Räume und Regionen sind bei aller strukturellen Ähnlichkeit durch eine unverwechselbare Kombination von historischer Entwicklung, Ressourcenausstattung, Traditionen und Mentalitäten gekennzeichnet. Für die Bewältigung von Problemen wie Bevölkerungsrückgang, wirtschaftliche Umbrüche oder gesellschaftliche Veränderungen gibt es keine Patentrezepte. Lösungen müssen ausgehend von den Stärken und Potenzialen gemeinsam mit den regionalen und lokalen Akteur:innen gefunden werden.

Freiräume mit ihren vielfältigen Funktionen schützen und ressourcenschonend entwickeln

Nicht bebaute und unversiegelte Freiräume umfassen ca. 90 % der Fläche Österreichs. Sie übernehmen wichtige Funktionen sowohl in städtischen wie in ländlichen Räumen. Sie sind die zentrale Quelle für die land- und forstwirtschaftliche Produktion, die Gewinnung von mineralischen und biogenen Rohstoffen und eine wertvolle Ressource für den Tourismus. Sie sind Teil des Risiko- und Schutzmanagements bei Naturgefahren und sichern Biodiversität von Fauna und Flora. Mit dem Ausbau erneuerbarer Energien kommen zusätzliche Ansprüche auf die knappen Flächen hinzu. Im städtischen Raum geht es auch um die Zugänglichkeit von Grünräumen sowie die Aufrechterhaltung und Verbesserung der mikroklimatischen Funktionen. Es ist Aufgabe der Raumentwicklung und Raumordnung, zur Sicherung der Vielfalt und Qualität der Frei- und Grünräume, zum Schutz der natürlichen Ressourcen und der Biodiversität in Abstimmung mit der wirtschaftlichen Nutzung beizutragen. Dazu zählt auch das Management von Flächenkonkurrenzen.

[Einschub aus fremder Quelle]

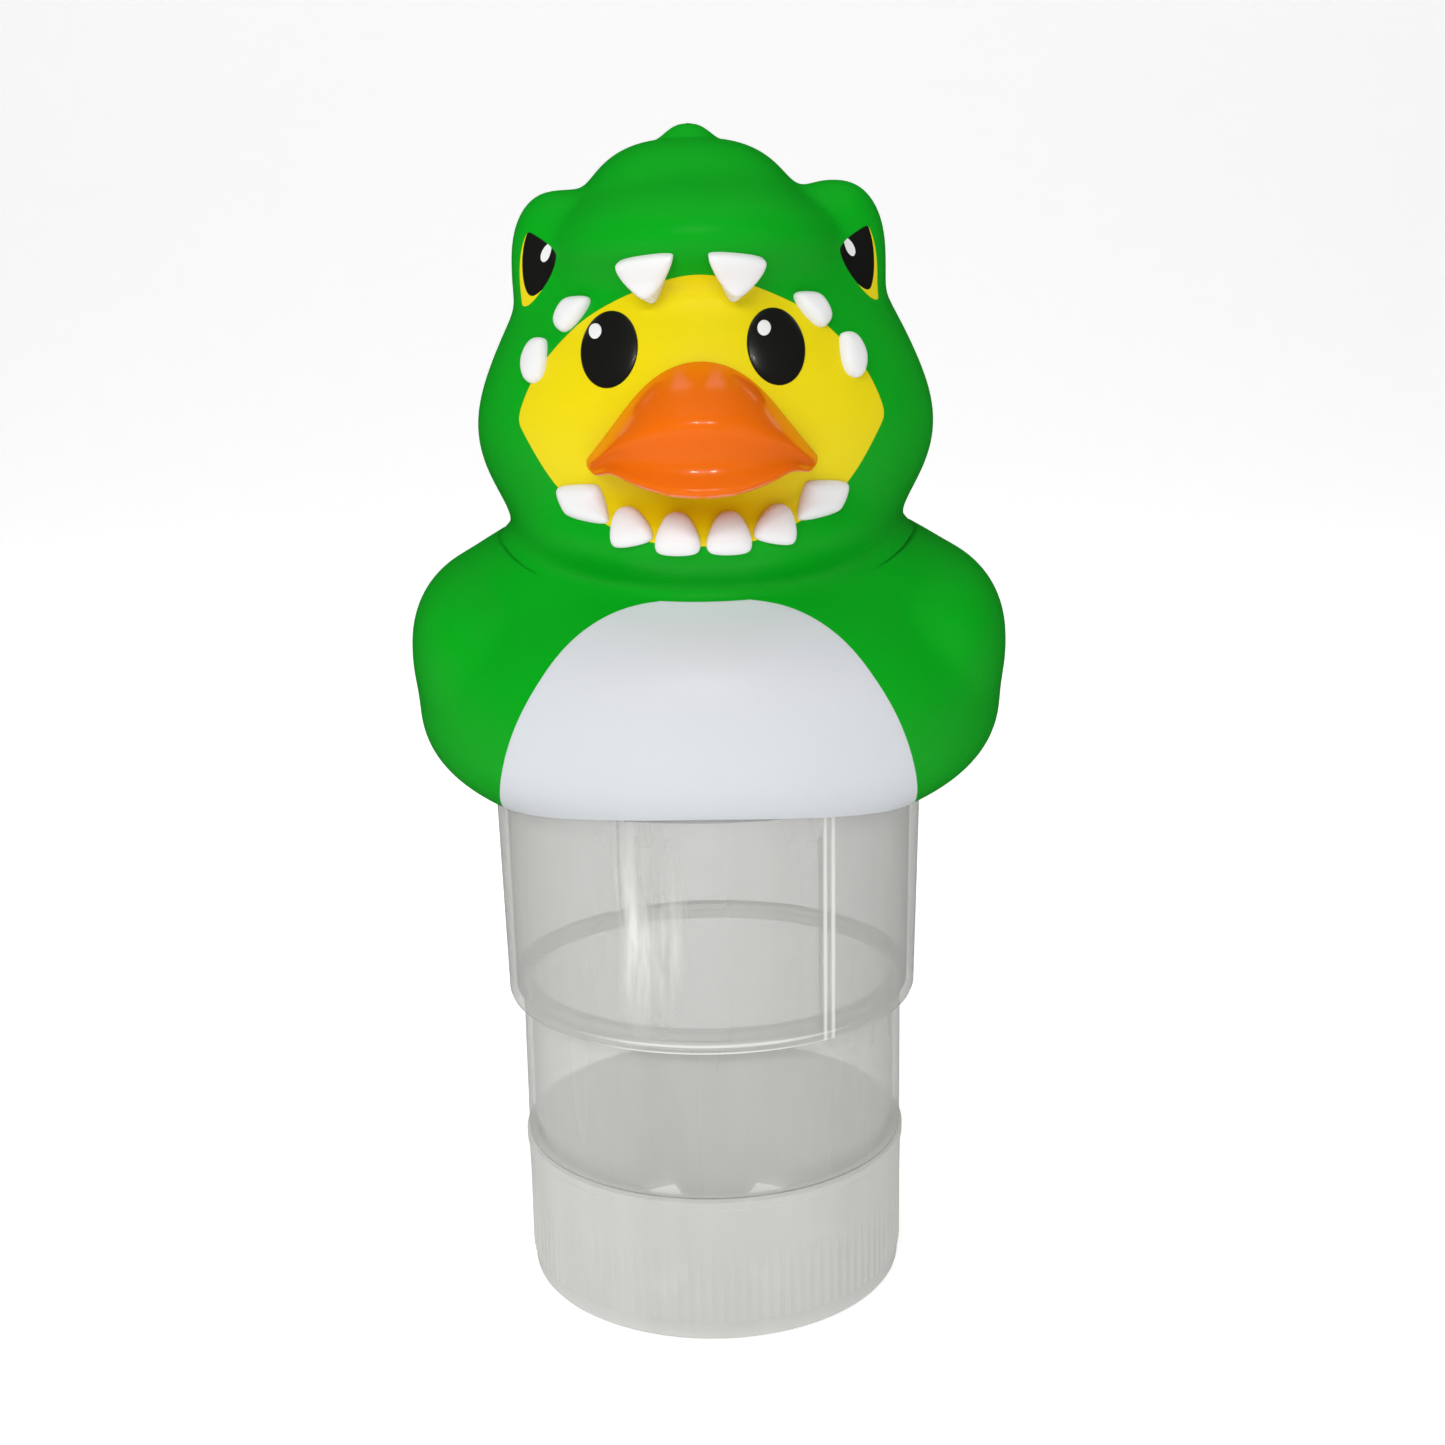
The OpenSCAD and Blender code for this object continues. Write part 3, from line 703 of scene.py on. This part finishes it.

Eine lebenswerte Kulturlandschaft und schützenswerte Kulturgüter erhalten und entwickeln

Ziel der Raumentwicklung und Raumordnung ist eine Kulturlandschaft und eine bauliche Umwelt, in der sich die Menschen wohl fühlen und in der sie sich gerne aufhalten. Das Bewusstsein für den Wert ästhetischer Qualität ist aber auch eine Voraussetzung für die Akzeptanz raumordnerischer Maßnahmen. Die österreichische Kulturlandschaft mit ihren Orten und Städten ist ein Schatz, den es zu erhalten, aber auch weiterzuentwickeln gilt. Dazu zählen lebendige Orts- und Stadtkerne mit einem funktionierenden Wirtschaftsleben ebenso wie öffentliche Räume mit einer hohen Aufenthaltsqualität. Die Instrumente der Raumplanung und des Städtebaus können dazu einen wesentlichen Beitrag leisten.